Few of the NGOs involved in the poverty approach have been able to adapt themselves to this new trend which we have called labour or market oriented. The prominent position they held in a scenary in which the state was almost absent has radically changed. At the same time, their traditional involvement in poverty alleviation actions make it difficult for them to enter in a new realm in which a new economic rationality must be taken into account. At the same time, the appearance of new social actors in the NGO world - like traditional but evolving philantropic groups like CARITAS, is bringing about important changes which have not yet fully shaped new courses of action.
Some NGOs are going through a difficult transformation process themselves, moving from the more traditional approaches to market rationale. However, this is a very difficult process of change because it implies a cultural change for multiple social actors. For the new ones, built up around this rationality, the task is easiest. Among them, we must cite Emprender, linked to Action International, IDEMI (Institute for the Development of Micro and Small Enterprises) and the new Foundation of the Women's World Banking, recently created. However, all of them, new or old are increasingly aware of gender issues.

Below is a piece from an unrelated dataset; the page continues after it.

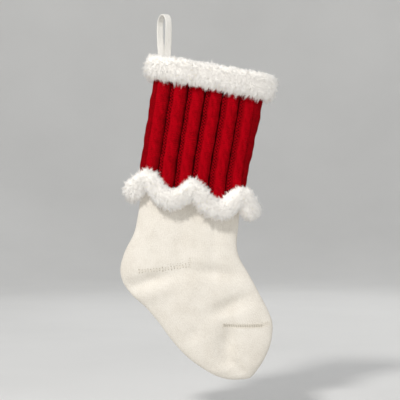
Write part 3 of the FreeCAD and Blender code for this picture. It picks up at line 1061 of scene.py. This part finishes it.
def hem_roll(f, angle):
    """Surface of the hem's base, following the scallops and flaring with the free edge."""
    c, s = np.cos(angle), np.sin(angle)
    middle = hem_middle(f)
    lump = 0.5 * np.sin(f * TURN * 13 + 0.4) + 0.4 * np.sin(f * TURN * 29 + angle * 2)
    slope = (hem_middle(f + 0.002) - hem_middle(f - 0.002)) / (0.004 * CLOTH_WIDTH)
    stretch = np.sqrt(1 + slope ** 2)
    along = middle + (7.6 + lump) * stretch * s
    outset = SLEEVE_STACK + 4.4 + hem_flare(f, middle) + (6.6 + 0.4 * lump) * c
    return skin(f, along, outset)


def frame_on(roll, f, angle):
    """Points and outward normals of a roll."""
    points = roll(f, angle)
    along_f = roll(f + 0.0008, angle) - roll(f - 0.0008, angle)
    along_angle = roll(f, angle + 0.02) - roll(f, angle - 0.02)
    normals = unit(np.cross(along_f, along_angle))
    centre = (roll(f, angle * 0 + math.pi / 2) + roll(f, angle * 0 - math.pi / 2)) / 2
    wrong = np.sum(normals * (points - centre), axis=-1) < 0
    normals[wrong] *= -1
    return points, normals


def make_roll_core(name, roll, slot, cad_node):
    """Solid base of a fur roll, which the strands grow from."""
    columns, sides = 420, 36
    f = (np.arange(columns) / columns)[:, None]
    angle = (np.arange(sides) * TURN / sides)[None, :]
    f, angle = np.broadcast_arrays(f, angle)
    points, normals = frame_on(roll, f, angle)
    tuft = 0.35 * np.sin(f * 1900 + 3 * np.sin(angle * 5)) * np.sin(angle * 17 + f * 700)
    points = points + normals * tuft[..., None]
    made = new_object(name, points, grid_faces(columns, sides, True, True))
    finish_piece(made, slot, FUR_CORE, cad_node)


def nearest_lock(a, b, rng):
    """Centre and number of the nearest lock for every root, from a jittered grid of locks."""
    table = rng.random((*LOCK_TABLE, 2))
    best = np.full(a.shape, 1e9)
    centre_a, centre_b = a.copy(), b.copy()
    key = np.zeros(a.shape, int)
    for step_a in (-1, 0, 1):
        for step_b in (-1, 0, 1):
            i = np.floor(a / LOCK_CELL).astype(int) + step_a
            j = np.floor(b / LOCK_CELL).astype(int) + step_b
            row, column = i % LOCK_TABLE[0], j % LOCK_TABLE[1]
            jitter = table[row, column]
            ca, cb = (i + jitter[:, 0]) * LOCK_CELL, (j + jitter[:, 1]) * LOCK_CELL
            far = (ca - a) ** 2 + (cb - b) ** 2
            closer = far < best
            best = np.where(closer, far, best)
            centre_a, centre_b = np.where(closer, ca, centre_a), np.where(closer, cb, centre_b)
            key = np.where(closer, row * LOCK_TABLE[1] + column, key)
    return centre_a, centre_b, key


def fringe_share(f, angle, fringes):
    """Where the fur grows longer: at the roll's lower and upper edge, and at the leg's sides."""
    share = fringes[0] * np.exp(-((angle - 1.45) / 0.55) ** 2)
    share += fringes[1] * np.exp(-((angle + 1.5) / 0.5) ** 2)
    return share + 0.2 * np.exp(-(side_distance(f) / 0.035) ** 2)


def grow(roll, count, length, angles, comb, fringes, rng):
    """Roots, bends and tips of the strands, with the normals, angles and locks they grow from."""
    f = rng.random(count)
    angle = angles[0] + (angles[1] - angles[0]) * rng.random(count)
    lock_a, lock_b, key = nearest_lock(f * FUR_AROUND, angle * FUR_OVER, rng)
    roots, normals = frame_on(roll, f, angle)
    down_roll = unit(roll(f, angle + 0.03) - roll(f, angle - 0.03))
    lay = (comb[0] + comb[1] * np.sin(angle * 0.9 + 0.5))[:, None]
    locks = rng.normal(size=(LOCKS, 3))
    share = fringe_share(f, angle, fringes)
    lock_long = length * (1 + 0.50 * share) * (0.85 + 0.3 * rng.random(LOCKS))[key]
    long = lock_long * (0.75 + 0.35 * rng.random(count))
    aim = 0.95 * normals + lay * down_roll + 0.24 * locks[key]
    free = roots + (aim + rng.normal(size=(count, 3)) * 0.16) * long[:, None]
    lock = roll(lock_a / FUR_AROUND, lock_b / FUR_OVER) + aim * lock_long[:, None]
    hold = np.clip(0.12 + 0.35 * rng.random(count) + 0.10 * share, 0, 0.85)[:, None]
    tips = free * (1 - hold) + lock * hold
    bends = roots + normals * (0.5 * long)[:, None] + rng.normal(size=(count, 3)) * 0.12
    return roots, bends, tips, normals, angle, key, locks


def strand_corners(roots, bends, tips, normals, lean, across):
    """Corners of every strand, as two rings of three and a tip, with their normals."""
    points, turned = [], []
    for t, radius in STRAND_RINGS:
        centre = roots * (1 - t) ** 2 + bends * 2 * t * (1 - t) + tips * t * t
        run = (bends - roots) * (1 - t) + (tips - bends) * t
        side = unit(np.cross(run, across))
        out = unit(np.cross(run, side))
        for spin in (0, TURN / 3, 2 * TURN / 3):
            away = side * math.cos(spin) + out * math.sin(spin)
            points.append(centre + away * radius)
            turned.append(normals + 0.75 * away + lean)
    return np.stack(points + [tips], axis=1), unit(np.stack(turned + [normals + lean], axis=1))


def make_fur(name, roll, count, length, angles, comb, fringes, seed, cad_node):
    """Thousands of fine tapered strands, combed over the roll, in pieces of three tints."""
    rng = np.random.default_rng(seed)
    grown = grow(roll, count, length, angles, comb, fringes, rng)
    roots, bends, tips, normals, angle, key, locks = grown
    points, turned = strand_corners(roots, bends, tips, normals, 0.18 * locks[key],
                                    locks[(key * 7 + 3) % LOCKS])
    strays = rng.random(count) < 0.45
    tints = (key + strays * (1 + (rng.random(count) < 0.5))) % len(FURS)
    # Strands on the roll's lower side take the darkest tint: painted shade under the roll
    tints[step_between(0.7, 1.5, angle) > 0.5 + 0.3 * locks[key, 0]] = FUR_UNDERSIDE_SHADE
    for tint, material in enumerate(FURS):
        chosen = np.flatnonzero(tints == tint)
        for part, first in enumerate(range(0, len(chosen), STRANDS_PER_PIECE)):
            some = chosen[first:first + STRANDS_PER_PIECE]
            offset = (np.arange(len(some)) * 7)[:, None, None]
            made = new_object(f"{name}_{tint}_{part}", points[some],
                              (STRAND_QUADS + offset).reshape(-1, 4),
                              (STRAND_ENDS + offset).reshape(-1, 3))
            made.data.normals_split_custom_set_from_vertices(turned[some].reshape(-1, 3).tolist())
            finish_piece(made, "fur", material, cad_node)


make_sock()
make_toe_seam()
make_gores()
make_sleeve_panel("knit_sleeve_front", 0.0, 0.5)
make_sleeve_panel("knit_sleeve_back", 0.5, 1.0)
make_side_seam("sleeve_seam_heel_side", 0.0)
make_side_seam("sleeve_seam_toe_side", 0.5)
make_hem_binding()
make_mouth_binding()
make_tape()
make_bar_tack()
make_roll_core("cuff_backing", cuff_roll, "backing", "cuff_backing")
make_roll_core("hem_base", hem_roll, "fur", "hem_fur")
make_fur("cuff_pile", cuff_roll, 105000, length=6.0, angles=(-2.7, 2.1), comb=(0.15, 0.30),
         fringes=(1.0, 0.1), seed=5, cad_node="cuff_pile")
make_fur("hem_fur", hem_roll, 115000, length=5.6, angles=(-2.4, 2.4), comb=(0.05, 0.30),
         fringes=(0.8, 0.8), seed=9, cad_node="hem_fur")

At the same time, there is a wide gap between NGOs and the new players. If experience is not synergized, it may dissappear. The gap between first generation projects to the second generation must be bridged. Research policy oriented and re-training of the practitioners, becomes the most appealing challenge we are confronting. If ten years ago, information about the voluntary sector was enough to map actions over the complete scenary, to day we are confronting a much more complex, diversified scenary. At the same time, in order to run these new programs the state is appealing to multiple social actors. As it generally happens when changes are too fast, we are playing catch up to understand and trying to make them more equitable in social and gender terms. A new agenda is being opened and we must have a voice on it.